From South Florida, Vickie Machado is the Florida Organizer for Food & Water Watch, where she works on keeping fracking out of Florida and the campaign to label genetically engineered foods. In May 2013, she received her Masters of Arts in Religion and Nature from the University of Florida focusing her studies on sustainability, bioregionalism, the Catholic Worker Movement, and the confluence of environmentalism, social justice, and faith. From 2011-2013, Vickie lived and worked at the Gainesville Catholic Worker, learning to further cultivate her understanding of what it means to live locally and simply. She participated in the 2011, 2012, and 2013 Eco-Steward trips.

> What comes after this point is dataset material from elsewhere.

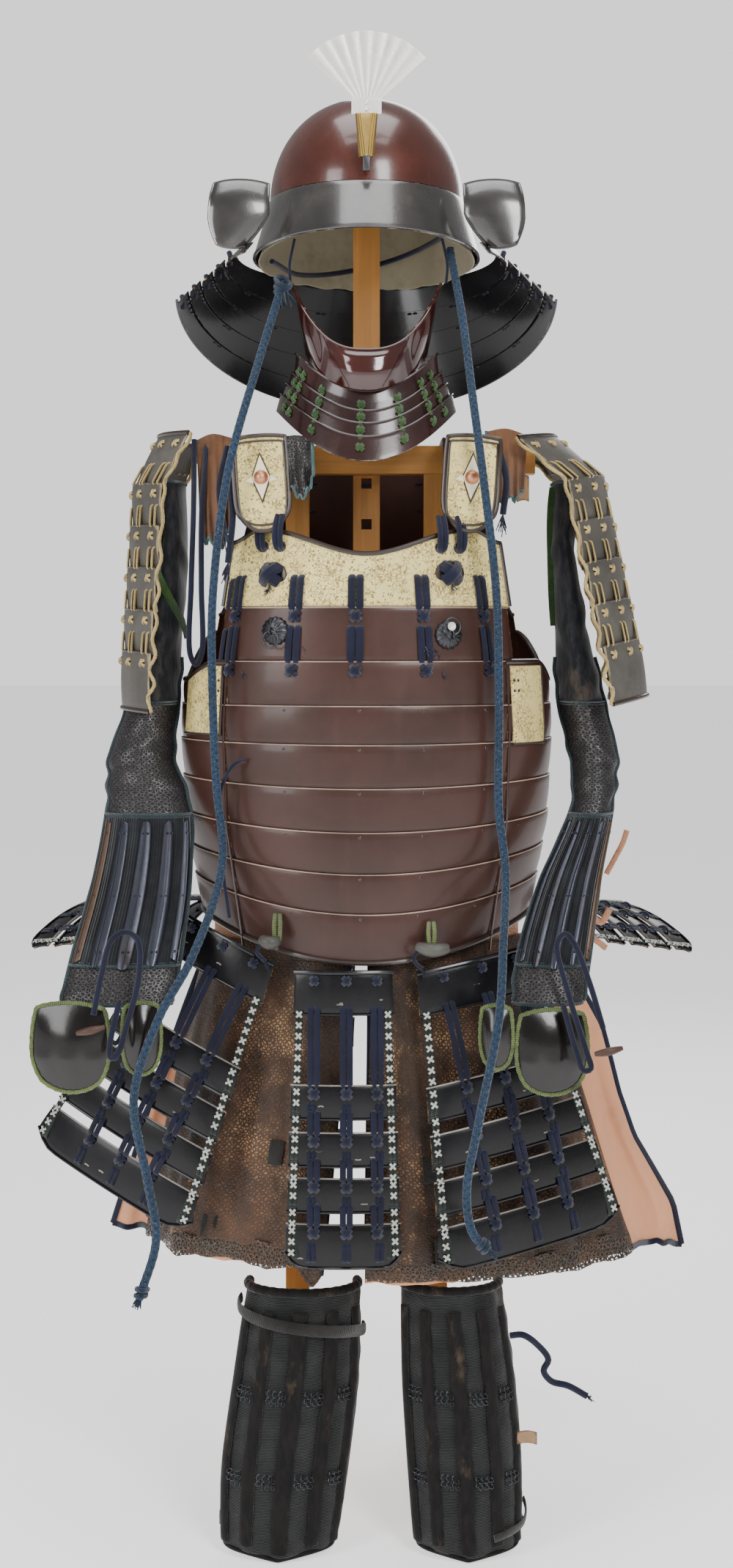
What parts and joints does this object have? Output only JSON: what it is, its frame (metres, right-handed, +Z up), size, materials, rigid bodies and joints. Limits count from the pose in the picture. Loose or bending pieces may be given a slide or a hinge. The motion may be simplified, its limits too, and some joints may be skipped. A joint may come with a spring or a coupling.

Daniel Loya of Winter Haven, Florida is the Ministries Coordinator of the Gainesville Catholic Worker House, an intentional, live-in community of students, formerly homeless men and women, and others. He has been involved with the Gainesville Catholic Worker since 2010. Daniel was also a participant in the 2013 Eco-Stewards program in Portland. His passions outside of work include sustainable soccer, permaculture, and the Emergent Church Movement.
Rebecca Barnes, has been the Associate for Environmental Ministries for the Presbyterian Church (USA) since December 2011. Particularly she oversees the national PC(USA) certification program for Earth Care Congregations, coordinates the volunteer local leadership network called the Environmental Ministries Action Network, and works to help Presbyterians connect their Christian discipleship to ecological, economic and global justice concerns. Rebecca is a graduate of Louisville Presbyterian Theological Seminary where she earned a Masters of Divinity and a Masters of Art in Religion in 2011, with a thesis titled: “A Fuller Experience of God’s Grace: How the Sacraments Invite Us to Relationship with, and Care for, the Earth.” While in seminary, she authored “50 Ways to Help Save the Earth: How You and Your Church Can Help Make a Difference.” In her local community, Rebecca also organizes the Eco-Justice Worship Collective, an initiative to create dynamic, ecumenical, inclusive worship spaces to engage in eco-justice concerns. She likes reading, writing, yoga, art, dancing, and playing imaginary games with her two children.
Becky W. Evans lives in Boston, Mass. with her husband, Rob Mark, and newborn son. She is an environmental journalist and educator who teaches writing and communication courses to international graduate students at Boston University and undergraduate students at Lasell College. She recently earned a master’s degree in Teaching English as a Second Language and teaches ESOL classes for adult immigrants. She helps edit the Eco-Stewards Program blog and annual multimedia slideshows.